Many physicians find themselves envious of the unbending resolve with which lawyers are able to embrace their most basic role of advocacy. Lawyers retain this luxury because society recognizes the legal system to be a morass of rules and regulations which ordinary citizens cannot hope to navigate on their own. Any citizen who becomes embroiled in this morass is universally acknowledged to have the right to a lawyer who is expected to hold that citizen's interests above all others (within, of course, the constraints of the law). Even those accused of the most heinous of crimes are entitled to legal representation, and even if the evidence against them seems overwhelming, their lawyers are expected to jealously guard their rights. While the rest of us may become frustrated and angry when we observe the rights that accrue to (in our eyes) an obviously guilty party, on an objective level most of us understand the wisdom of such a system. And we shudder to think of the abuses that would occur if these protections were removed. When you are sick, shouldn't you be entitled to the same protections as when you rob a 7-eleven?
Most of us think so.
Sick people are no more capable of navigating the complex healthcare system than are accused felons the complex legal system, and are no less in peril if they run afoul of that system. And a patient's need of an advocate, a professional whose job it is to protect the patient's own best interests against the conflicting aims of the "system," is no less vital than that of the felon. When you are sick, you should be entitled to at least the same protections as when you rob a Seven-Eleven.

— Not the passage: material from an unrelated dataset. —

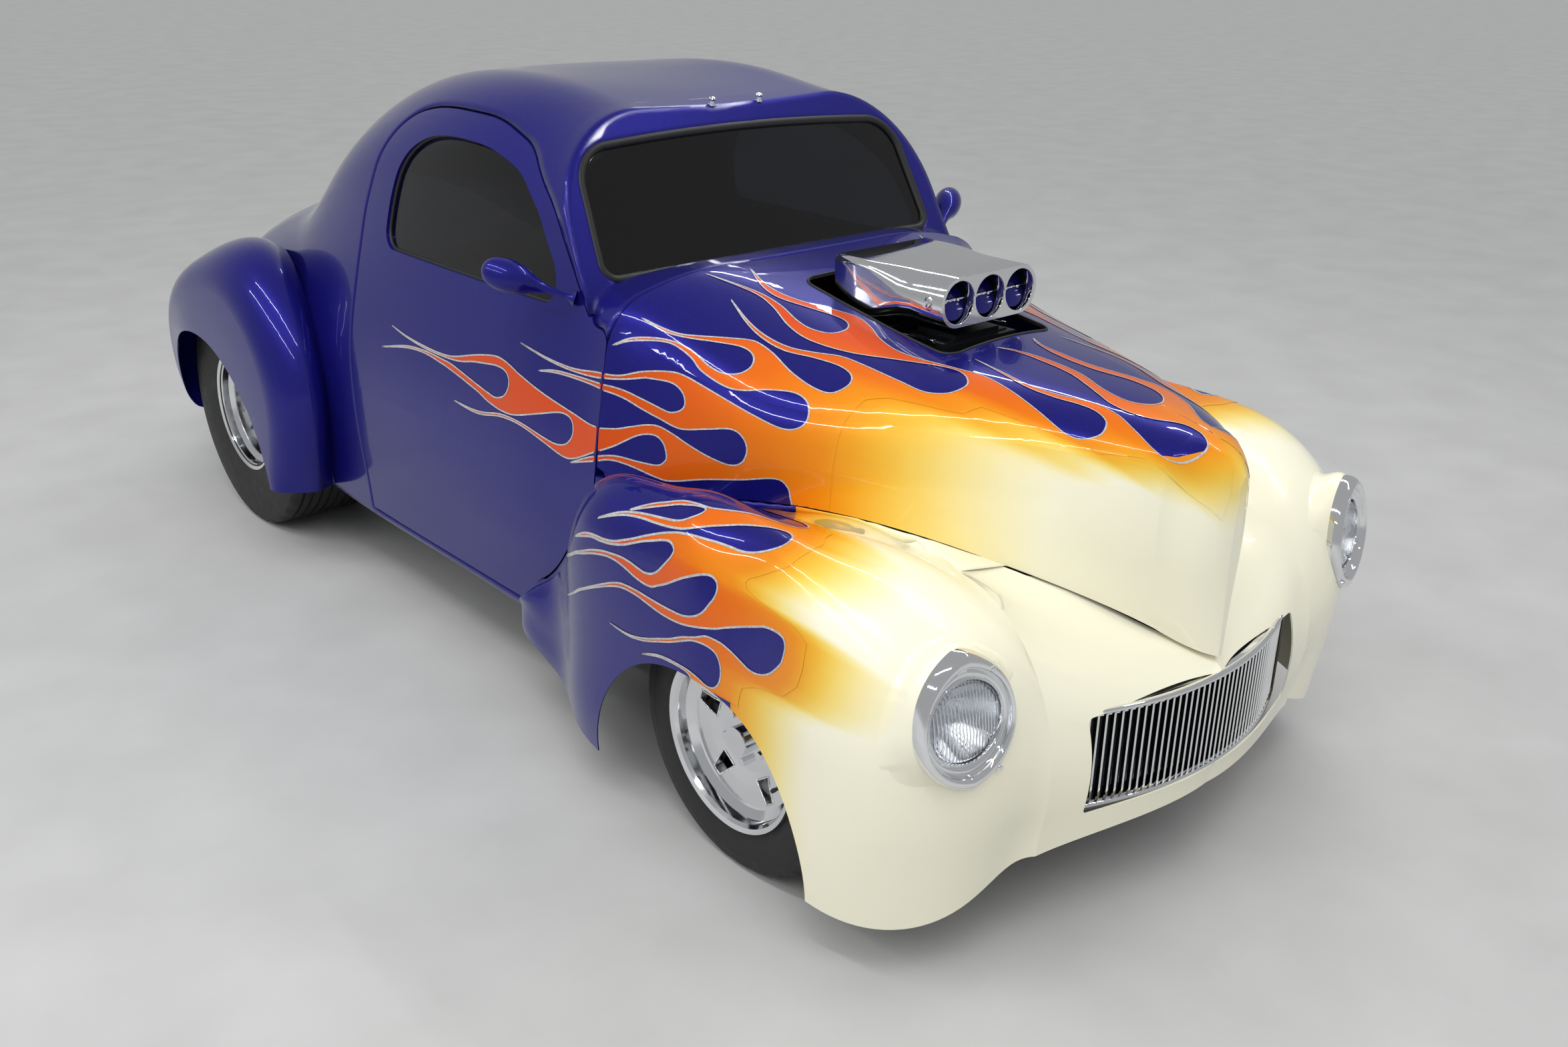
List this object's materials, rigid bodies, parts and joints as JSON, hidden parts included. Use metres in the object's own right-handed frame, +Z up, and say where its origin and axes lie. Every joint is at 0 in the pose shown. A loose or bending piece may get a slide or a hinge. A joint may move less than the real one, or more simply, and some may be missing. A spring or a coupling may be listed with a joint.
{
  "type": "hot rod coupe",
  "caption": "Chopped two-door hot rod coupe with a pointed hood, bulbous fenders, wide rear tyres and a blower scoop standing through the hood; doors, lids, wheels and steering move.",
  "frame": {"origin": "centre of the bounding box in plan, on the floor under the tyres", "axes": "+X to the car's left, +Y to its rear, +Z up"},
  "size_m": [1.7498, 4.2824, 1.5948],
  "materials": {
    "blue_paint": "deep gloss blue",
    "flame_paint": "gloss cream running to orange",
    "cream_paint": "gloss cream",
    "tinted_glass": "dark tint",
    "clear_glass": "clear ribbed",
    "tyre_rubber": "black rubber",
    "polished_alloy": "polished",
    "chrome_trim": "bright chrome",
    "dark_iron": "dark painted castings",
    "frame_black": "satin black",
    "red_leather": "dark red",
    "red_trim": "dark red",
    "red_lens": "red lens"
  },
  "bodies": {
    "chassis": {"body_shell": "blue_paint", "rear_fender_left": "blue_paint", "rear_fender_right": "blue_paint", "front_fender_left": "flame_paint", "front_fender_right": "flame_paint", "nose_panel": "cream_paint", "rear_glass": "tinted_glass", "windshield": "tinted_glass", "frame_rails": "frame_black", "crossmembers": "frame_black", "wishbones": "frame_black", "rear_axle": "dark_iron", "floor_pan": "frame_black", "engine_block": "dark_iron", "blower": "polished_alloy", "scoop": "polished_alloy", "scoop_butterflies": "polished_alloy", "grille": "chrome_trim", "headlight_bezels": "chrome_trim", "headlight_lenses": "clear_glass", "seats": "red_leather", "dashboard": "red_trim", "steering_column": "chrome_trim", "tail_lamps": "red_lens", "exhaust": "chrome_trim"},
    "door_left": {"door_left": "blue_paint", "door_glass_left": "tinted_glass", "mirror_left": "blue_paint"},
    "door_right": {"door_right": "blue_paint", "door_glass_right": "tinted_glass", "mirror_right": "blue_paint"},
    "hood": {"hood": "flame_paint"},
    "trunk_lid": {"trunk_lid": "blue_paint"},
    "knuckle_left": {"knuckle_left": "dark_iron"},
    "knuckle_right": {"knuckle_right": "dark_iron"},
    "front_wheel_left": {"tyre_front_left": "tyre_rubber", "wheel_front_left": "polished_alloy"},
    "front_wheel_right": {"tyre_front_right": "tyre_rubber", "wheel_front_right": "polished_alloy"},
    "rear_wheel_left": {"tyre_rear_left": "tyre_rubber", "wheel_rear_left": "polished_alloy"},
    "rear_wheel_right": {"tyre_rear_right": "tyre_rubber", "wheel_rear_right": "polished_alloy"},
    "steering_wheel": {"steering_wheel": "polished_alloy"}
  },
  "joints": [
    {"name": "door_left_hinge", "type": "hinge", "parent": "chassis", "child": "door_left", "pos_m": [0.714, -0.8168, 0.7], "axis": [0, 0, -1], "range_deg": [0, 60]},
    {"name": "door_right_hinge", "type": "hinge", "parent": "chassis", "child": "door_right", "pos_m": [-0.714, -0.8168, 0.7], "axis": [0, 0, 1], "range_deg": [0, 60]},
    {"name": "hood_hinge", "type": "hinge", "parent": "chassis", "child": "hood", "pos_m": [0, -2.1318, 0.545], "axis": [1, 0, 0], "range_deg": [0, 45]},
    {"name": "trunk_hinge", "type": "hinge", "parent": "chassis", "child": "trunk_lid", "pos_m": [0, 1.2832, 1.108], "axis": [1, 0, 0], "range_deg": [0, 60]},
    {"name": "steer_left", "type": "hinge", "parent": "chassis", "child": "knuckle_left", "pos_m": [0.652, -1.4168, 0.32], "axis": [0, 0, 1], "range_deg": [-20, 20]},
    {"name": "steer_right", "type": "hinge", "parent": "chassis", "child": "knuckle_right", "pos_m": [-0.652, -1.4168, 0.32], "axis": [0, 0, 1], "range_deg": [-20, 20]},
    {"name": "steering_wheel_turn", "type": "hinge", "parent": "chassis", "child": "steering_wheel", "pos_m": [0.33, -0.3118, 1.01], "axis": [0, 0.9136, 0.4067], "range_deg": [-240, 240]},
    {"name": "spin_front_left", "type": "hinge", "parent": "knuckle_left", "child": "front_wheel_left", "pos_m": [0.7, -1.4168, 0.32], "axis": [1, 0, 0], "continuous": true},
    {"name": "spin_front_right", "type": "hinge", "parent": "knuckle_right", "child": "front_wheel_right", "pos_m": [-0.7, -1.4168, 0.32], "axis": [1, 0, 0], "continuous": true},
    {"name": "spin_rear_left", "type": "hinge", "parent": "chassis", "child": "rear_wheel_left", "pos_m": [0.562, 1.2252, 0.402], "axis": [1, 0, 0], "continuous": true},
    {"name": "spin_rear_right", "type": "hinge", "parent": "chassis", "child": "rear_wheel_right", "pos_m": [-0.562, 1.2252, 0.402], "axis": [1, 0, 0], "continuous": true}
  ],
  "couplings": [
    {"joint": "steer_right", "follows": "steer_left", "ratio": 1},
    {"joint": "steering_wheel_turn", "follows": "steer_left", "ratio": 12}
  ]
}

And the doctor-patient relationship is supposed to see that you are.
Over the ages the doctor-patient relationship has been defined, through rules of ethics and rules of law, as a fiduciary one, as a relationship founded in trust. When a patient seeks a physician's help and the physician agrees to give that help, a special covenant is made. The patient agrees to take the physician into her confidence, to reveal to him even the most secret and intimate information related to her health. The physician, in turn, agrees to honor that trust, and to become the patient's advocate in all matters related to her health, placing her interests above all others - including his own personal or financial concerns.
Now, to be sure, the doctor-patient relationship was never completely pure in actual practice, even in "the good old days." But a strong fiduciary relationship has been what patients have expected, what most doctors have striven for, and what everyone else (the medical ethicists, professional societies, and those who write and enforce the laws of the land) have traditionally agreed - and even demanded - should be the standard. It represents the fundamental expectation of how doctors and patients are supposed to behave toward one another.

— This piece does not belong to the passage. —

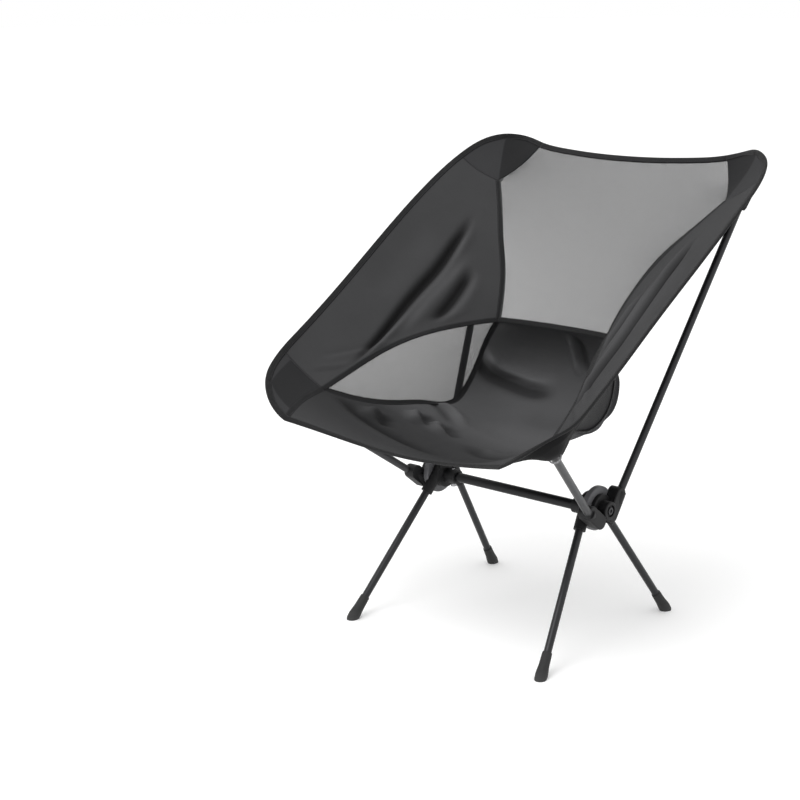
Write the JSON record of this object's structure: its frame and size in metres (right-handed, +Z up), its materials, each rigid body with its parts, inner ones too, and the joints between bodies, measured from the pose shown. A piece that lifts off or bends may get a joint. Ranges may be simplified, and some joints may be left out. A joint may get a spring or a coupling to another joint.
{
  "type": "ultralight backpacking chair",
  "caption": "Low packable camping chair: a charcoal fabric and mesh bucket sling on four pole tips, two black hubs on a crossbar, four pull-out legs with rubber feet.",
  "frame": {"origin": "On the ground, at the middle of the chair's width and depth.", "axes": "+Z up, -Y the way the sitter faces, +X to the sitter's left."},
  "size_m": [0.5514, 0.55, 0.6621],
  "materials": {
    "black_tube": "satin black anodised aluminium tube",
    "grey_tube": "satin dark grey anodised aluminium tube",
    "ferrule_metal": "bare aluminium rod",
    "pin_steel": "darkened steel pin",
    "hub_plastic": "fine textured black nylon",
    "ring_plastic": "dark grey moulded nylon",
    "foot_rubber": "soft matt black rubber",
    "shock_cord": "braided elastic cord",
    "webbing": "woven grey webbing",
    "pocket_cloth": "doubled coated polyester",
    "sling_cloth": "plain woven polyester, charcoal",
    "sling_mesh": "open black polyester mesh, see-through",
    "binding": "folded grosgrain tape"
  },
  "bodies": {
    "seat_frame": {"crossbar": "black_tube", "crossbar_pins": "pin_steel", "hub_left": "hub_plastic", "hub_ring_left": "ring_plastic", "leg_cord_front_left": "shock_cord", "pocket_cup_front_left": "webbing", "sling_pocket_front_left": "pocket_cloth", "leg_cord_rear_left": "shock_cord", "pocket_cup_rear_left": "webbing", "sling_pocket_rear_left": "pocket_cloth", "sling_wing_left": "sling_cloth", "sling_side_mesh_left": "sling_mesh", "sling_hem_side_left": "binding", "sling_seam_back_left": "binding", "sling_seam_wing_left": "binding", "sling_seam_seat_left": "binding", "hub_right": "hub_plastic", "hub_ring_right": "ring_plastic", "leg_cord_front_right": "shock_cord", "pocket_cup_front_right": "webbing", "sling_pocket_front_right": "pocket_cloth", "leg_cord_rear_right": "shock_cord", "pocket_cup_rear_right": "webbing", "sling_pocket_rear_right": "pocket_cloth", "sling_wing_right": "sling_cloth", "sling_side_mesh_right": "sling_mesh", "sling_hem_side_right": "binding", "sling_seam_back_right": "binding", "sling_seam_wing_right": "binding", "sling_seam_seat_right": "binding", "sling_back_mesh": "sling_mesh", "sling_seat": "sling_cloth", "sling_hem_top": "binding", "sling_hem_front": "binding", "sling_seam_middle": "binding"},
    "lower_leg_front_left": {"leg_front_left": "black_tube", "foot_front_left": "foot_rubber"},
    "upper_pole_front_left": {"pole_front_left": "grey_tube", "pole_tip_front_left": "hub_plastic"},
    "lower_leg_rear_left": {"leg_rear_left": "black_tube", "foot_rear_left": "foot_rubber"},
    "upper_pole_rear_left": {"pole_rear_lower_left": "black_tube", "ferrule_left": "ferrule_metal", "pole_rear_upper_left": "black_tube", "pole_tip_rear_left": "hub_plastic"},
    "lower_leg_front_right": {"leg_front_right": "black_tube", "foot_front_right": "foot_rubber"},
    "upper_pole_front_right": {"pole_front_right": "grey_tube", "pole_tip_front_right": "hub_plastic"},
    "lower_leg_rear_right": {"leg_rear_right": "black_tube", "foot_rear_right": "foot_rubber"},
    "upper_pole_rear_right": {"pole_rear_lower_right": "black_tube", "ferrule_right": "ferrule_metal", "pole_rear_upper_right": "black_tube", "pole_tip_rear_right": "hub_plastic"}
  },
  "joints": [
    {"name": "pull_leg_front_left", "type": "slide", "parent": "seat_frame", "child": "lower_leg_front_left", "axis": [0.152, -0.6033, -0.7829], "range_m": [0, 0.06], "stiffness_N_per_m": 100, "springref_m": -0.15},
    {"name": "lift_pole_front_left", "type": "slide", "parent": "seat_frame", "child": "upper_pole_front_left", "axis": [0.3036, -0.751, 0.5864], "range_m": [0, 0.008], "stiffness_N_per_m": 100, "springref_m": -0.15},
    {"name": "pull_leg_rear_left", "type": "slide", "parent": "seat_frame", "child": "lower_leg_rear_left", "axis": [0.1348, 0.5585, -0.8185], "range_m": [0, 0.06], "stiffness_N_per_m": 100, "springref_m": -0.15},
    {"name": "lift_pole_rear_left", "type": "slide", "parent": "seat_frame", "child": "upper_pole_rear_left", "axis": [0.1385, 0.4513, 0.8815], "range_m": [0, 0.008], "stiffness_N_per_m": 100, "springref_m": -0.15},
    {"name": "pull_leg_front_right", "type": "slide", "parent": "seat_frame", "child": "lower_leg_front_right", "axis": [-0.152, -0.6033, -0.7829], "range_m": [0, 0.06], "stiffness_N_per_m": 100, "springref_m": -0.15},
    {"name": "lift_pole_front_right", "type": "slide", "parent": "seat_frame", "child": "upper_pole_front_right", "axis": [-0.3036, -0.751, 0.5864], "range_m": [0, 0.008], "stiffness_N_per_m": 100, "springref_m": -0.15},
    {"name": "pull_leg_rear_right", "type": "slide", "parent": "seat_frame", "child": "lower_leg_rear_right", "axis": [-0.1348, 0.5585, -0.8185], "range_m": [0, 0.06], "stiffness_N_per_m": 100, "springref_m": -0.15},
    {"name": "lift_pole_rear_right", "type": "slide", "parent": "seat_frame", "child": "upper_pole_rear_right", "axis": [-0.1385, 0.4513, 0.8815], "range_m": [0, 0.008], "stiffness_N_per_m": 100, "springref_m": -0.15}
  ]
}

The loss of this doctor-patient relationship has obvious consequences for patients. Patients, when they are sick and thus least able to fend for themselves, are left without a true, dedicated advocate as they try to navigate the hostile halls of the healthcare system. Most doctors still try their hardest to do what's best for their patients, but they can only do so within the constraint of needing to maintain their ability to practice medicine; and such constraints often are not trivial. Loss of the traditional doctor-patient compact leaves patients marginalized and floundering at the time they are most vulnerable.
Less obvious, but no less profound, are the consequences of a destroyed doctor-patient relationship to the profession of medicine. Abandoning that relationship means that physicians have committed the "original sin." They have abdicated their traditional, ethical, and legal roles as patient advocates; they have broken a sacred pact. They have fully compromised themselves as professionals, and as a result, to their utter frustration, find themselves standing naked before their enemies - the very enemies who forced this abdication.
Thus, the traditional doctor-patient relationship is vital to the professional survival of the physician, and to the physical survival of the patient. If we lose this relationship, we lose everything.